*EXERCISE DESCRIPTION*. Copy out all of the material exactly.

*GIVEN MATERIAL*.
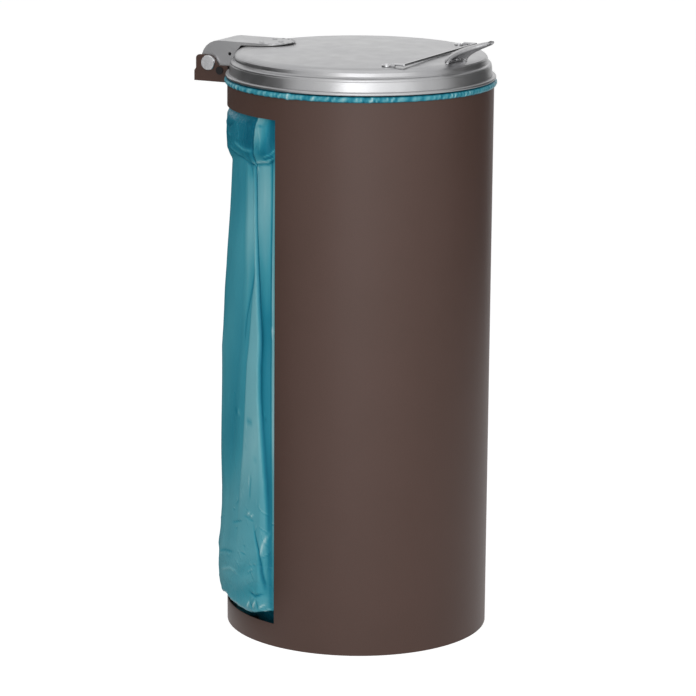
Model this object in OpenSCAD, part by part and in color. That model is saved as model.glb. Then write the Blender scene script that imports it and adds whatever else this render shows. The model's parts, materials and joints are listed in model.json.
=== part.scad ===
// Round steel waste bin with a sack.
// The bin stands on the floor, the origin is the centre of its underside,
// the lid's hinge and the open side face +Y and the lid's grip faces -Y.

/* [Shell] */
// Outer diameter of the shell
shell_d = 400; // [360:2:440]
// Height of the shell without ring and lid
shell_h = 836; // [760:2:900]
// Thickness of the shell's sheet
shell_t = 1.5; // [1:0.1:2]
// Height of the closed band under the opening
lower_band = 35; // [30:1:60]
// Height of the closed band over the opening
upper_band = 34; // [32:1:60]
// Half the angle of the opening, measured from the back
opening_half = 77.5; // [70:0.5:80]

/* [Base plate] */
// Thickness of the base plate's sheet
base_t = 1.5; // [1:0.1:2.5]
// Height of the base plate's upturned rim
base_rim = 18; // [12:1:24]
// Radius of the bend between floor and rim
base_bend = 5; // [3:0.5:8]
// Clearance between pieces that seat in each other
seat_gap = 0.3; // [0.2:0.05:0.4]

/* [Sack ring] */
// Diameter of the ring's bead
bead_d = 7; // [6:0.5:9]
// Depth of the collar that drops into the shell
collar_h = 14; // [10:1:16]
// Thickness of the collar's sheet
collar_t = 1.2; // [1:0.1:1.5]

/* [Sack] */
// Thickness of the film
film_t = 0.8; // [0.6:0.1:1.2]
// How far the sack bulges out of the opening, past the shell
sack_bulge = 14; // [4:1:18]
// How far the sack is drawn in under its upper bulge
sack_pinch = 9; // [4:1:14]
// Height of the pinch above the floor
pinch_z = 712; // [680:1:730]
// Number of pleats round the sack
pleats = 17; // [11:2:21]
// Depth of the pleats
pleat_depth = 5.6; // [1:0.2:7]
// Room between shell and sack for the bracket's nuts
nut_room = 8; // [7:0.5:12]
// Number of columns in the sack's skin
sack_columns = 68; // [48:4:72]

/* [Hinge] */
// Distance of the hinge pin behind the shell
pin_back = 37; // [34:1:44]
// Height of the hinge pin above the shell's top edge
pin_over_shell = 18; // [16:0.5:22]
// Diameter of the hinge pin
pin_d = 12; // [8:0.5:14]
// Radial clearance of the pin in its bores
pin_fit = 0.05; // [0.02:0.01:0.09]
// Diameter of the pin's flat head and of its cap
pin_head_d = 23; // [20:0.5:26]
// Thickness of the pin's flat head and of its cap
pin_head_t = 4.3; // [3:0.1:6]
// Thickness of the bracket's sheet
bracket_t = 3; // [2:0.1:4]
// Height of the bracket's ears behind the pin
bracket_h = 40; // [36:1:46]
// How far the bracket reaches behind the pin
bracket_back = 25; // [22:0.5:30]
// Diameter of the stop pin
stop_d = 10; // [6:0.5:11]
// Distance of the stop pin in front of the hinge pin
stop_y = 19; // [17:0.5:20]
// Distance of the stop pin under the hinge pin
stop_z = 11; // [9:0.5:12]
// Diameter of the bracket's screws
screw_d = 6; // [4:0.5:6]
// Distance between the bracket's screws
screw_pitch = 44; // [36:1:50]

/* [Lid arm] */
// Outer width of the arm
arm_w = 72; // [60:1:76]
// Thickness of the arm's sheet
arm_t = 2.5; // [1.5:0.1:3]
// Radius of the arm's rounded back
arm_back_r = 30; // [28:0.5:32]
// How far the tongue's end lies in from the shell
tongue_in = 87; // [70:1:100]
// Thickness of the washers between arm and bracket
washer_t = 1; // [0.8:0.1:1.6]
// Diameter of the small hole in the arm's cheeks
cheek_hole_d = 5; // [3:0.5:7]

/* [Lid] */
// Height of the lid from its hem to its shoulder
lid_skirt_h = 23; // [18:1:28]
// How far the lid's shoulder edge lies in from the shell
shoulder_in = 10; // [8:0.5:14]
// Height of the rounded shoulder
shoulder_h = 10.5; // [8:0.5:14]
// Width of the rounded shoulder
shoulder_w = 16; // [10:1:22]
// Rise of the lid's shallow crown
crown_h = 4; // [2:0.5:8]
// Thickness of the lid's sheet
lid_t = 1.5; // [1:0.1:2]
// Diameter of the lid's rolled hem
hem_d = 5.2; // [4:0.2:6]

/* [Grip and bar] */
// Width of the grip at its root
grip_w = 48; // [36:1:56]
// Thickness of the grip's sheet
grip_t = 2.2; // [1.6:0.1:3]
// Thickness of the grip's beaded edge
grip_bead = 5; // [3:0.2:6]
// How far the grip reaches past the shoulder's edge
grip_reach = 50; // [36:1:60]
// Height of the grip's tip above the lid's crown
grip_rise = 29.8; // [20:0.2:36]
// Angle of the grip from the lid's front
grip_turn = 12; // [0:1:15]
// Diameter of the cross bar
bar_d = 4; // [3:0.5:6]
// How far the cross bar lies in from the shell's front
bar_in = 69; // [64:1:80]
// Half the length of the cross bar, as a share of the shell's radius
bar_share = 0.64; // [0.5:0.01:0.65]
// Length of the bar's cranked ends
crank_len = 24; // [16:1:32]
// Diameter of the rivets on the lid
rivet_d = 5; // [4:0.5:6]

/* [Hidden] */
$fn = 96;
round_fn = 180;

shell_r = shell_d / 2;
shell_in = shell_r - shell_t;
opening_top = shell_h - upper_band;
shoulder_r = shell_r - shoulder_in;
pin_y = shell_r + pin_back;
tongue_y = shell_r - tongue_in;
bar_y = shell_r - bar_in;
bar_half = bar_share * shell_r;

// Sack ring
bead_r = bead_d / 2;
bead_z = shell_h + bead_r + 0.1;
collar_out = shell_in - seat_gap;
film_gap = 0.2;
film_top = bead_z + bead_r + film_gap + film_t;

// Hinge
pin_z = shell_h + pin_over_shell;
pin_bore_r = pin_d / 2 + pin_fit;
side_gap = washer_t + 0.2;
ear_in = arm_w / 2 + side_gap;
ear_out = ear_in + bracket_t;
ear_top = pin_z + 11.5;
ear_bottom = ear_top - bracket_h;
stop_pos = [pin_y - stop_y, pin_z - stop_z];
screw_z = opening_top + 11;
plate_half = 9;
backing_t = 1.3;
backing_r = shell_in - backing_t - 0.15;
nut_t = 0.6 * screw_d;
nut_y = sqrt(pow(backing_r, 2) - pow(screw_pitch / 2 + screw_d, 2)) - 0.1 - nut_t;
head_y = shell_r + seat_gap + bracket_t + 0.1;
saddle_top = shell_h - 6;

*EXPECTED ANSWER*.
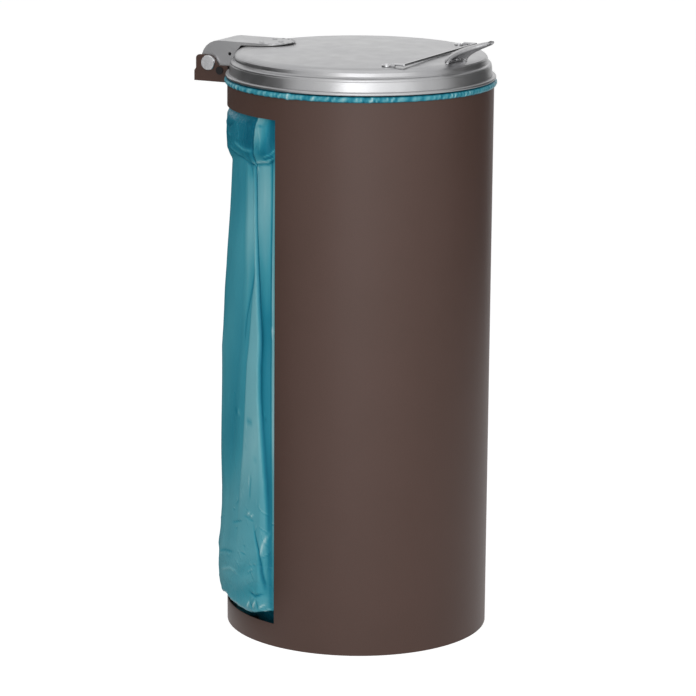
Model this object in OpenSCAD, part by part and in color. That model is saved as model.glb. Then write the Blender scene script that imports it and adds whatever else this render shows. The model's parts, materials and joints are listed in model.json.
=== part.scad ===
// Round steel waste bin with a sack.
// The bin stands on the floor, the origin is the centre of its underside,
// the lid's hinge and the open side face +Y and the lid's grip faces -Y.

/* [Shell] */
// Outer diameter of the shell
shell_d = 400; // [360:2:440]
// Height of the shell without ring and lid
shell_h = 836; // [760:2:900]
// Thickness of the shell's sheet
shell_t = 1.5; // [1:0.1:2]
// Height of the closed band under the opening
lower_band = 35; // [30:1:60]
// Height of the closed band over the opening
upper_band = 34; // [32:1:60]
// Half the angle of the opening, measured from the back
opening_half = 77.5; // [70:0.5:80]

/* [Base plate] */
// Thickness of the base plate's sheet
base_t = 1.5; // [1:0.1:2.5]
// Height of the base plate's upturned rim
base_rim = 18; // [12:1:24]
// Radius of the bend between floor and rim
base_bend = 5; // [3:0.5:8]
// Clearance between pieces that seat in each other
seat_gap = 0.3; // [0.2:0.05:0.4]

/* [Sack ring] */
// Diameter of the ring's bead
bead_d = 7; // [6:0.5:9]
// Depth of the collar that drops into the shell
collar_h = 14; // [10:1:16]
// Thickness of the collar's sheet
collar_t = 1.2; // [1:0.1:1.5]

/* [Sack] */
// Thickness of the film
film_t = 0.8; // [0.6:0.1:1.2]
// How far the sack bulges out of the opening, past the shell
sack_bulge = 14; // [4:1:18]
// How far the sack is drawn in under its upper bulge
sack_pinch = 9; // [4:1:14]
// Height of the pinch above the floor
pinch_z = 712; // [680:1:730]
// Number of pleats round the sack
pleats = 17; // [11:2:21]
// Depth of the pleats
pleat_depth = 5.6; // [1:0.2:7]
// Room between shell and sack for the bracket's nuts
nut_room = 8; // [7:0.5:12]
// Number of columns in the sack's skin
sack_columns = 68; // [48:4:72]

/* [Hinge] */
// Distance of the hinge pin behind the shell
pin_back = 37; // [34:1:44]
// Height of the hinge pin above the shell's top edge
pin_over_shell = 18; // [16:0.5:22]
// Diameter of the hinge pin
pin_d = 12; // [8:0.5:14]
// Radial clearance of the pin in its bores
pin_fit = 0.05; // [0.02:0.01:0.09]
// Diameter of the pin's flat head and of its cap
pin_head_d = 23; // [20:0.5:26]
// Thickness of the pin's flat head and of its cap
pin_head_t = 4.3; // [3:0.1:6]
// Thickness of the bracket's sheet
bracket_t = 3; // [2:0.1:4]
// Height of the bracket's ears behind the pin
bracket_h = 40; // [36:1:46]
// How far the bracket reaches behind the pin
bracket_back = 25; // [22:0.5:30]
// Diameter of the stop pin
stop_d = 10; // [6:0.5:11]
// Distance of the stop pin in front of the hinge pin
stop_y = 19; // [17:0.5:20]
// Distance of the stop pin under the hinge pin
stop_z = 11; // [9:0.5:12]
// Diameter of the bracket's screws
screw_d = 6; // [4:0.5:6]
// Distance between the bracket's screws
screw_pitch = 44; // [36:1:50]

/* [Lid arm] */
// Outer width of the arm
arm_w = 72; // [60:1:76]
// Thickness of the arm's sheet
arm_t = 2.5; // [1.5:0.1:3]
// Radius of the arm's rounded back
arm_back_r = 30; // [28:0.5:32]
// How far the tongue's end lies in from the shell
tongue_in = 87; // [70:1:100]
// Thickness of the washers between arm and bracket
washer_t = 1; // [0.8:0.1:1.6]
// Diameter of the small hole in the arm's cheeks
cheek_hole_d = 5; // [3:0.5:7]

/* [Lid] */
// Height of the lid from its hem to its shoulder
lid_skirt_h = 23; // [18:1:28]
// How far the lid's shoulder edge lies in from the shell
shoulder_in = 10; // [8:0.5:14]
// Height of the rounded shoulder
shoulder_h = 10.5; // [8:0.5:14]
// Width of the rounded shoulder
shoulder_w = 16; // [10:1:22]
// Rise of the lid's shallow crown
crown_h = 4; // [2:0.5:8]
// Thickness of the lid's sheet
lid_t = 1.5; // [1:0.1:2]
// Diameter of the lid's rolled hem
hem_d = 5.2; // [4:0.2:6]

/* [Grip and bar] */
// Width of the grip at its root
grip_w = 48; // [36:1:56]
// Thickness of the grip's sheet
grip_t = 2.2; // [1.6:0.1:3]
// Thickness of the grip's beaded edge
grip_bead = 5; // [3:0.2:6]
// How far the grip reaches past the shoulder's edge
grip_reach = 50; // [36:1:60]
// Height of the grip's tip above the lid's crown
grip_rise = 29.8; // [20:0.2:36]
// Angle of the grip from the lid's front
grip_turn = 12; // [0:1:15]
// Diameter of the cross bar
bar_d = 4; // [3:0.5:6]
// How far the cross bar lies in from the shell's front
bar_in = 69; // [64:1:80]
// Half the length of the cross bar, as a share of the shell's radius
bar_share = 0.64; // [0.5:0.01:0.65]
// Length of the bar's cranked ends
crank_len = 24; // [16:1:32]
// Diameter of the rivets on the lid
rivet_d = 5; // [4:0.5:6]

/* [Hidden] */
$fn = 96;
round_fn = 180;

shell_r = shell_d / 2;
shell_in = shell_r - shell_t;
opening_top = shell_h - upper_band;
shoulder_r = shell_r - shoulder_in;
pin_y = shell_r + pin_back;
tongue_y = shell_r - tongue_in;
bar_y = shell_r - bar_in;
bar_half = bar_share * shell_r;

// Sack ring
bead_r = bead_d / 2;
bead_z = shell_h + bead_r + 0.1;
collar_out = shell_in - seat_gap;
film_gap = 0.2;
film_top = bead_z + bead_r + film_gap + film_t;

// Hinge
pin_z = shell_h + pin_over_shell;
pin_bore_r = pin_d / 2 + pin_fit;
side_gap = washer_t + 0.2;
ear_in = arm_w / 2 + side_gap;
ear_out = ear_in + bracket_t;
ear_top = pin_z + 11.5;
ear_bottom = ear_top - bracket_h;
stop_pos = [pin_y - stop_y, pin_z - stop_z];
screw_z = opening_top + 11;
plate_half = 9;
backing_t = 1.3;
backing_r = shell_in - backing_t - 0.15;
nut_t = 0.6 * screw_d;
nut_y = sqrt(pow(backing_r, 2) - pow(screw_pitch / 2 + screw_d, 2)) - 0.1 - nut_t;
head_y = shell_r + seat_gap + bracket_t + 0.1;
saddle_top = shell_h - 6;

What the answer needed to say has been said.